D’un épisode par semaine à l’écoute en rafale
L’évolution technologique a aussi eu une incidence sur la façon de raconter l’histoire de Degrassi. Prenez l’exemple de la plus récente itération, Degrassi: Next Class, disponible sur Netflix. Ce qui était jadis une série d’histoires présentées par les chaînes de télévision à raison d’un épisode par semaine est aujourd’hui accessible sur demande partout dans le monde. Les téléspectateurs ont donc l’option de s’installer confortablement sur le divan et d’écouter plusieurs épisodes l’un après l’autre.
« Nous sommes plus audacieux que jamais, affirme Schuyler. Mais nous avons dû changer nos façons de faire. » Après que les premières émissions ont été rendues accessibles sur Netflix en 2016, les premiers commentaires reçus de téléspectateurs concernaient le fait que la dynamique des relations entre les personnages qui avait caractérisé Degrassi pendant des décennies semblait devenue irréaliste.
Comme tout enseignant apprécié qui sait comment conserver l’attention de ses élèves dans la salle de classe, Schuyler et son équipe de créateurs ont donc peaufiné leur approche pour tenir compte d’un nouveau phénomène : l’écoute en rafale.
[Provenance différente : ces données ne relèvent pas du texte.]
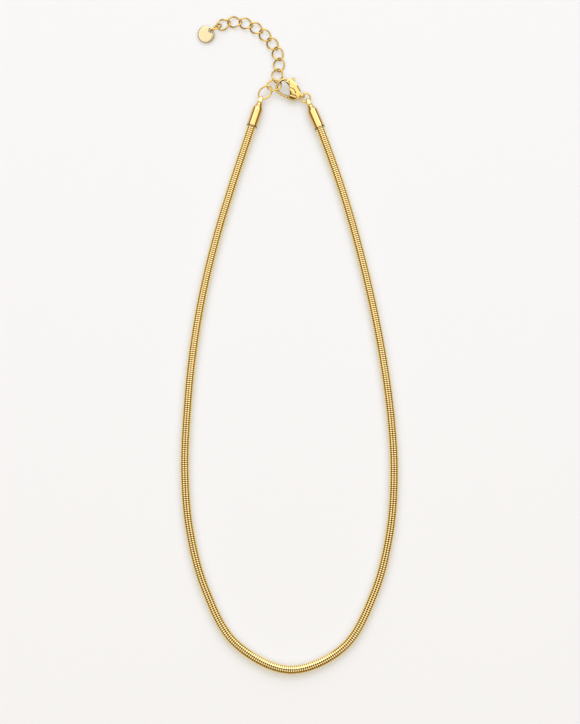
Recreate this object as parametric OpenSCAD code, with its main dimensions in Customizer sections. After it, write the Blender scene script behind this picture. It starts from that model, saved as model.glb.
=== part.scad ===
// Snake chain necklace, closed by a lobster clasp hooked into the first link of its extender.
// It lies on a table as a closed loop. Millimetres: the table is z = 0, +Y points to the clasp
// and +X to the right of the picture. Every piece is placed from the one before it, in the order
// left cap, cap ring, extender, clasp, clasp ring, right cap, and the chain closes the loop.

/* [Chain] */
// Diameter of the snake chain
chain_d = 2.8; // [2.6:0.05:2.9]
// Length of chain that sits inside each end cap
chain_seat = 5.2; // [4:0.1:5.3]

/* [Lay on the table] */
// Length of the loop from the mouth of the left cap to its lowest point
loop_len = 169; // [150:0.25:185]
// Width of the loop between the middle lines of its two sides
loop_width = 64.05; // [56:0.05:74]

/* [End caps] */
// Length of a cap from its mouth to the middle of its eye
cap_len = 9.5; // [9.1:0.1:10.5]
// Length of the straight barrel of a cap
cap_barrel = 6.35; // [5.9:0.05:6.8]
// Wall of the barrel around its bore
cap_wall = 0.225; // [0.2:0.005:0.3]
// Clearance between the chain and the bore of a cap
cap_clear = 0.1; // [0.1:0.005:0.15]
// Depth of the bore of a cap
bore_depth = 5.4; // [5.3:0.05:5.7]

/* [Eyes] */
// Diameter of the hole in the eye of each cap and of the clasp
eye_hole = 1.2; // [1.15:0.01:1.3]
// Wall of metal around the hole of an eye
eye_wall = 0.45; // [0.35:0.01:0.48]
// Width of an eye along its hole
eye_width = 0.9; // [0.7:0.05:1]

/* [Rings and extender] */
// Wire diameter of the oval links
wire_d = 0.5; // [0.42:0.01:0.52]
// Outer length of an extender link
link_len = 4.95; // [4.8:0.05:5.1]
// Outer width of an extender link
link_width = 3.85; // [3.7:0.05:4]
// Outer length of the ring in the left cap
cap_ring_len = 5.4; // [5.3:0.05:5.5]
// Outer width of the ring in the left cap
cap_ring_width = 3.9; // [3.8:0.05:4]
// Outer length of the hooked link
hooked_len = 5; // [4.9:0.05:5.1]
// Outer width of the hooked link
hooked_width = 4.8; // [4.7:0.05:4.9]
// Outer length of the ring that carries the tag
tag_ring_len = 4.6; // [4.5:0.05:4.7]
// Outer width of the ring that carries the tag
tag_ring_width = 3.6; // [3.5:0.05:3.7]
// Diameter of the end tag
tag_d = 5.2; // [5:0.1:5.8]
// Thickness of the end tag
tag_thick = 1.1; // [0.9:0.05:1.15]
// Diameter of the hole in the end tag
tag_hole = 1.3; // [1.25:0.05:1.4]

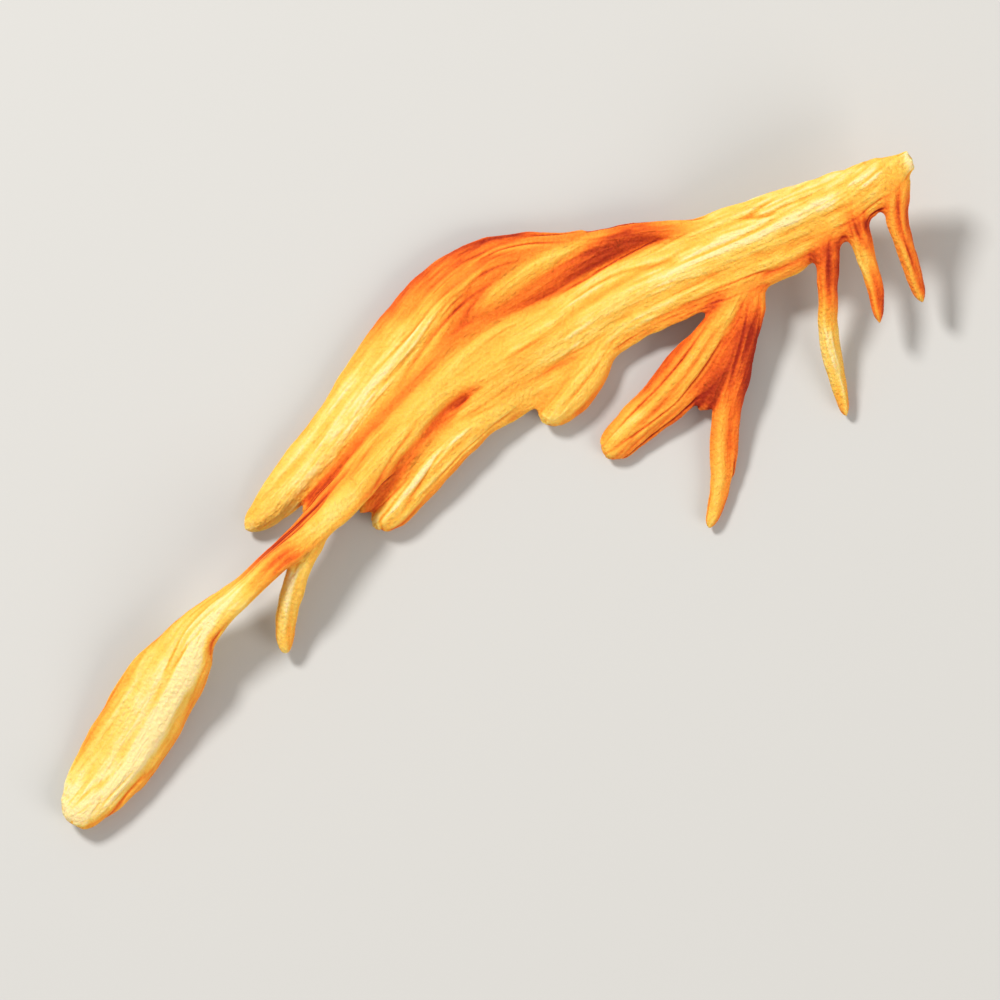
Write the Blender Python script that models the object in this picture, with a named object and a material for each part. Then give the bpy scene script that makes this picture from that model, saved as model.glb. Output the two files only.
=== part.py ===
# A dried cordyceps fruiting body, lying on its flat side.
#
# One narrow stalk widens into a flattened blade of fused strands. The blade forks into an upper
# club, a middle finger that turns on edge and ends in the long club, and a lower finger. A lobe, a
# prong and thin shoots leave the lower edge. It lies on the plane z = 0, and +X runs along it
# towards the cut end of the stalk.

import math

import bmesh
import bpy
from mathutils import Matrix, Vector

MM = 0.001

# Driving dimensions
OVERALL_LENGTH = 66.4 * MM  # tip of the long club to the cut end of the stalk
BLADE_WIDTH = 6.0 * MM
BLADE_THICKNESS = 2.2 * MM
CLUB_WIDTH = 4.8 * MM
CLUB_THICKNESS = 2.2 * MM
FINGER_WIDTH = 3.0 * MM
FINGER_THICKNESS = 1.8 * MM
PRONG_WIDTH = 3.4 * MM
PRONG_THICKNESS = 1.6 * MM
SHOOT_WIDTH = 1.4 * MM
SIDE_SHOOT_WIDTH = 1.8 * MM
SHOOT_THICKNESS = 1.15 * MM
FORK_GAP = 0.3 * MM  # left between two pieces where they meet

# How finely the sections are set
RING_SPACING = 1.3 * MM
RING_SIDES = 16
SHOOT_SIDES = 12
THINNING = 0.6  # a narrow stretch thins less than it narrows: thickness share = width share ** this

# The plan below is drawn for a body of this length, with its middle here.
PLAN_LENGTH = 66.4
PLAN_MIDDLE = (0.14, 1.05)
SCALE = OVERALL_LENGTH / PLAN_LENGTH  # metres for one unit of the plan

# Each strand's stations: along, across and height of its centre in the plan's units, the share of
# the strand's full width there, and its turn about its own length in degrees.
TRUNK = {
    "width": BLADE_WIDTH,
    "thickness": BLADE_THICKNESS,
    "sides": RING_SIDES,
    "stations": [
        (33.3, -0.2, 5.60, 0.20, 0),
        (31.6, 0.02, 5.35, 0.41, 0),
        (29.6, 0.2, 4.85, 0.60, -6),
        (26.6, 0.72, 3.95, 0.80, -8),
        (23.2, 1.5, 3.00, 0.93, -6),
        (20.8, 2.1, 2.40, 0.93, -4),
        (18.5, 2.75, 1.85, 0.89, -3),
        (16.0, 3.4, 1.40, 0.88, 0),
        (14.0, 3.87, 1.14, 0.89, 0),
        (11.7, 4.1, 1.02, 0.95, 0),
        (9.5, 4.2, 0.98, 1.00, 0),
        (6.0, 4.55, 1.10, 0.94, 0),
        (3.2, 4.75, 1.35, 0.89, 0),
    ],
}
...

Par exemple, les turbulentes relations entre adolescents qui avaient le temps de se régler d’un épisode (et donc d’une semaine) à l’autre sont aujourd’hui présentées à l’écran sachant que certaines personnes regarderont plusieurs épisodes en rafale.
Pour citer un blogueur ayant évalué la plus récente incarnation de l’émission : [traduction] « Chaque fois que j’entame une nouvelle saison de Degrassi, j’ai l’impression de m’asseoir avec un ami de longue date. On se raconte les plus récentes anecdotes embarrassantes, on panse les plaies et on célèbre les victoires. »
En plus de Degrassi: Next Class, maintenant diffusée par Netflix, vous pouvez désormais revoir des épisodes intégraux de l’itération classique de Degrassi Junior High des années 1980, mettant en vedette les personnages tant aimés de Spike, Joey, Lucy, Caitlin et Wheels, grâce à la chaîne YouTube Encore+, rendue possible grâce à un partenariat entre le Fonds des médias du Canada, Google Canada, Deluxe Toronto, Téléfilm Canada et Bell Média.